# START OF Supplied information

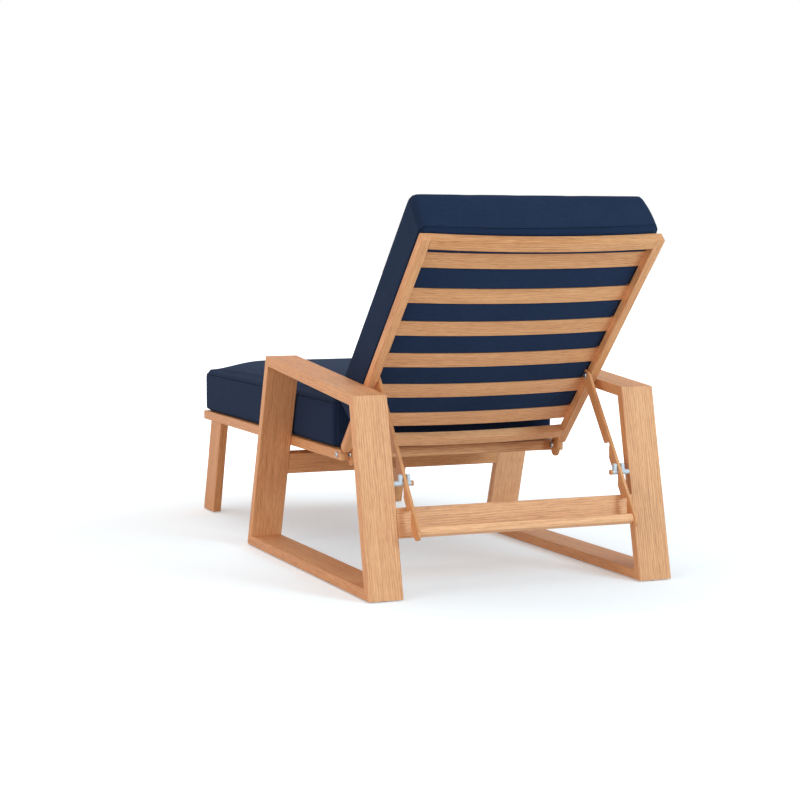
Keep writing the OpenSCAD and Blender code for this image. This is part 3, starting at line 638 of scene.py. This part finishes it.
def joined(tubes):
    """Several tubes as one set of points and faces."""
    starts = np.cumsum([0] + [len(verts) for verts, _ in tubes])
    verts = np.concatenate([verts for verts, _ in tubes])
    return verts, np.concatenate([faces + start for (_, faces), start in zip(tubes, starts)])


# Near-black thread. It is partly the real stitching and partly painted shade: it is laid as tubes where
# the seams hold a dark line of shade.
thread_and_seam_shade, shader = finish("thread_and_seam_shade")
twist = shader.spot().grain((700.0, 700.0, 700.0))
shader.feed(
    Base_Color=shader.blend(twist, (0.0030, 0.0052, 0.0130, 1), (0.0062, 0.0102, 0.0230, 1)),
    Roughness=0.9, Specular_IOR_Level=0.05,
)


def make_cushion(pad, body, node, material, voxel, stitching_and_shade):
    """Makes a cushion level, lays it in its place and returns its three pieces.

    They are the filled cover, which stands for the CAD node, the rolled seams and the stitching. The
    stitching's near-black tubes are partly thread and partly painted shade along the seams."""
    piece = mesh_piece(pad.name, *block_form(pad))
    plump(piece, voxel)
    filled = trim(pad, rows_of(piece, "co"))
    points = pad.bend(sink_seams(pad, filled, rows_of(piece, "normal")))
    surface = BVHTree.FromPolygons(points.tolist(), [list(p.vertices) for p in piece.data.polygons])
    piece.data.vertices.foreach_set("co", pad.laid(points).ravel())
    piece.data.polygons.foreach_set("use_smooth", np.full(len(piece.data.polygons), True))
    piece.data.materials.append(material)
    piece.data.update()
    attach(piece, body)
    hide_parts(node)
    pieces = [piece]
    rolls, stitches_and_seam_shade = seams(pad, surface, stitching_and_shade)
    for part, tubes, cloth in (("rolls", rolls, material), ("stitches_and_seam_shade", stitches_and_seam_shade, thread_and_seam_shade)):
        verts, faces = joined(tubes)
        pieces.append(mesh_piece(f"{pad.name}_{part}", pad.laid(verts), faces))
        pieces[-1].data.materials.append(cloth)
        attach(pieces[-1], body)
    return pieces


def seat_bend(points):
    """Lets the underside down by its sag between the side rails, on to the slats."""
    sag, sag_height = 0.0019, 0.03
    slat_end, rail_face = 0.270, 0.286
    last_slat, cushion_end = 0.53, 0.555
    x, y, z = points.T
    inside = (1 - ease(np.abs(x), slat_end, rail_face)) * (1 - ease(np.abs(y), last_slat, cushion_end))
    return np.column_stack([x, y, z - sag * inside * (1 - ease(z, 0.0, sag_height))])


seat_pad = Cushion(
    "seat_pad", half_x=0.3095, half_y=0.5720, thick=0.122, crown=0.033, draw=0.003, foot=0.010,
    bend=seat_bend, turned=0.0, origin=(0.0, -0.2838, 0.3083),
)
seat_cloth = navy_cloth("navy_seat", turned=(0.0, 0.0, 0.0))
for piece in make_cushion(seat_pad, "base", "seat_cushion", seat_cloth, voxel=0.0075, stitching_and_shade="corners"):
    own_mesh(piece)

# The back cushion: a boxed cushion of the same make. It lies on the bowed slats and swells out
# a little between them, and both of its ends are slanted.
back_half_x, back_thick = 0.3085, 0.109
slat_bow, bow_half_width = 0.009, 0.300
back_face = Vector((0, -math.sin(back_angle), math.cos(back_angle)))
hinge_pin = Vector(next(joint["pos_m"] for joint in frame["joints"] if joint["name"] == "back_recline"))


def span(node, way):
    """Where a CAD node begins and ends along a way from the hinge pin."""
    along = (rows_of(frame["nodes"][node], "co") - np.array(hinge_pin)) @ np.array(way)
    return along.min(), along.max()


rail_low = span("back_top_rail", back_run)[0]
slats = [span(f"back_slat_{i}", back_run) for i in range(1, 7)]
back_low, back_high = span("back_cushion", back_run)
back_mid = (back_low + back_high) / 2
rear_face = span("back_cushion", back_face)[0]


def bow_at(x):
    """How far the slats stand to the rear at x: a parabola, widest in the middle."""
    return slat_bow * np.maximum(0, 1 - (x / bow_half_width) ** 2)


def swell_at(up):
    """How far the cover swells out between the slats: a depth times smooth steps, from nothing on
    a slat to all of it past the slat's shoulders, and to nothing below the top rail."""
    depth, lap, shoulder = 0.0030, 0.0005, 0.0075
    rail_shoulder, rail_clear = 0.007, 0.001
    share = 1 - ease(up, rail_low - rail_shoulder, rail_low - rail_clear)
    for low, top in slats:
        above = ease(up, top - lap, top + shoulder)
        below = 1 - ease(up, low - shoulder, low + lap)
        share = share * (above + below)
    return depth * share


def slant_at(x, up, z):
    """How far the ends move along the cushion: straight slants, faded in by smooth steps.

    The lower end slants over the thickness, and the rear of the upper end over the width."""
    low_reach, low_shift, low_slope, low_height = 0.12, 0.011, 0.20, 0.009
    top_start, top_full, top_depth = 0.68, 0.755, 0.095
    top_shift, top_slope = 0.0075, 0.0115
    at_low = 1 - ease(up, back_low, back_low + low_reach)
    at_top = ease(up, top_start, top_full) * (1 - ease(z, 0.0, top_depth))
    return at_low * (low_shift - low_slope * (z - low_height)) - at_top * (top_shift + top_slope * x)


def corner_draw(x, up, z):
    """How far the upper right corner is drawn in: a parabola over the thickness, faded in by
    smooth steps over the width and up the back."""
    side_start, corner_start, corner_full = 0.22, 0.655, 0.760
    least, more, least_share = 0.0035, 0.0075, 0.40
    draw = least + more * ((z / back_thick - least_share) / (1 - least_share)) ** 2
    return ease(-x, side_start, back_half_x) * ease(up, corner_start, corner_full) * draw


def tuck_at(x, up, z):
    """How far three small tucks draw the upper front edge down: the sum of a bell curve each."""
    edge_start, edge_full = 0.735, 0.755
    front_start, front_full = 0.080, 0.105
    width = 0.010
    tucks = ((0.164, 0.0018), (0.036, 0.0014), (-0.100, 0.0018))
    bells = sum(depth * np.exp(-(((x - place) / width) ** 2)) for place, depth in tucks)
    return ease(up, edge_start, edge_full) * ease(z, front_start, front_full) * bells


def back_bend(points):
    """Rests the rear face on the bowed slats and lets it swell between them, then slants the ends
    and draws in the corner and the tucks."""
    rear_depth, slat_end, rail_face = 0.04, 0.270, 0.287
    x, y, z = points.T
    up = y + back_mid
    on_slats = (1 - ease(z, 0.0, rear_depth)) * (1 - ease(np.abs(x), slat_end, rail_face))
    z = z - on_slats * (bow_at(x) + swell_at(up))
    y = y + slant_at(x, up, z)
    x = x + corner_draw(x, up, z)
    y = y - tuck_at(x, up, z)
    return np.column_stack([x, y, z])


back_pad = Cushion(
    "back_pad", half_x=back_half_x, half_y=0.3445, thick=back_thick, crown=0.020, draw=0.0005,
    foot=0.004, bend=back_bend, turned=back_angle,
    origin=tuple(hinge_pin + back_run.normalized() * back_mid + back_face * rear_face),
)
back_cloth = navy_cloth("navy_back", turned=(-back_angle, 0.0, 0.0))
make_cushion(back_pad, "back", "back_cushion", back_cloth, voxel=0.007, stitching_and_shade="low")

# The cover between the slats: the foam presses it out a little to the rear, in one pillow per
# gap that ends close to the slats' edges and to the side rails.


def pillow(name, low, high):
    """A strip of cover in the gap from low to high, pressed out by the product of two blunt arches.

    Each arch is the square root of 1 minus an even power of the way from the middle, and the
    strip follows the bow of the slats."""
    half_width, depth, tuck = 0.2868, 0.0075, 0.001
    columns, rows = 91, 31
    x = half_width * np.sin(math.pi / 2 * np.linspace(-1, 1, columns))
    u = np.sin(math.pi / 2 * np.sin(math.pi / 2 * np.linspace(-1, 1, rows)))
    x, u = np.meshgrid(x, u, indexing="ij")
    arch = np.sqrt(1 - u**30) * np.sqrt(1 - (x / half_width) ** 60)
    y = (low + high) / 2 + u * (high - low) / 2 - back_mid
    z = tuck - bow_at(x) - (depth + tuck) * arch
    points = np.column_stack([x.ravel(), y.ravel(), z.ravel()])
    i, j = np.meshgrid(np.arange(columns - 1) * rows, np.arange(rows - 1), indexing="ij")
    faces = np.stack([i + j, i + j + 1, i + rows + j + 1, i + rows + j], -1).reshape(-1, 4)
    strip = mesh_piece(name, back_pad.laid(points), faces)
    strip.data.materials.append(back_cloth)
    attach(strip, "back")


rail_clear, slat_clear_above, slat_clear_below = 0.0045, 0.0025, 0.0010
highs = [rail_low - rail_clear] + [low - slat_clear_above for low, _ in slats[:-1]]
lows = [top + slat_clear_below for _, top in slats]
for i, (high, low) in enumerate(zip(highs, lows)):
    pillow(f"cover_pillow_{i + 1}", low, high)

# END OF Supplied information

*Aim*: Everything from the first line of the material through the line containing "return pieces" is to be printed exactly; lines after that are to be left out.

*The solution*:
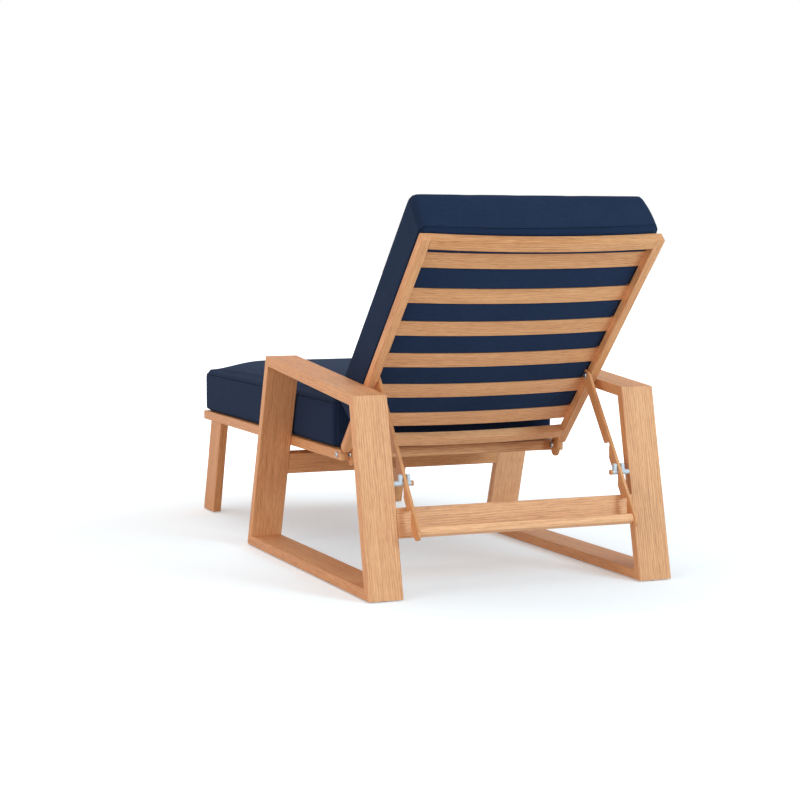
Keep writing the OpenSCAD and Blender code for this image. This is part 3, starting at line 638 of scene.py. This part finishes it.
def joined(tubes):
    """Several tubes as one set of points and faces."""
    starts = np.cumsum([0] + [len(verts) for verts, _ in tubes])
    verts = np.concatenate([verts for verts, _ in tubes])
    return verts, np.concatenate([faces + start for (_, faces), start in zip(tubes, starts)])


# Near-black thread. It is partly the real stitching and partly painted shade: it is laid as tubes where
# the seams hold a dark line of shade.
thread_and_seam_shade, shader = finish("thread_and_seam_shade")
twist = shader.spot().grain((700.0, 700.0, 700.0))
shader.feed(
    Base_Color=shader.blend(twist, (0.0030, 0.0052, 0.0130, 1), (0.0062, 0.0102, 0.0230, 1)),
    Roughness=0.9, Specular_IOR_Level=0.05,
)


def make_cushion(pad, body, node, material, voxel, stitching_and_shade):
    """Makes a cushion level, lays it in its place and returns its three pieces.

    They are the filled cover, which stands for the CAD node, the rolled seams and the stitching. The
    stitching's near-black tubes are partly thread and partly painted shade along the seams."""
    piece = mesh_piece(pad.name, *block_form(pad))
    plump(piece, voxel)
    filled = trim(pad, rows_of(piece, "co"))
    points = pad.bend(sink_seams(pad, filled, rows_of(piece, "normal")))
    surface = BVHTree.FromPolygons(points.tolist(), [list(p.vertices) for p in piece.data.polygons])
    piece.data.vertices.foreach_set("co", pad.laid(points).ravel())
    piece.data.polygons.foreach_set("use_smooth", np.full(len(piece.data.polygons), True))
    piece.data.materials.append(material)
    piece.data.update()
    attach(piece, body)
    hide_parts(node)
    pieces = [piece]
    rolls, stitches_and_seam_shade = seams(pad, surface, stitching_and_shade)
    for part, tubes, cloth in (("rolls", rolls, material), ("stitches_and_seam_shade", stitches_and_seam_shade, thread_and_seam_shade)):
        verts, faces = joined(tubes)
        pieces.append(mesh_piece(f"{pad.name}_{part}", pad.laid(verts), faces))
        pieces[-1].data.materials.append(cloth)
        attach(pieces[-1], body)
    return pieces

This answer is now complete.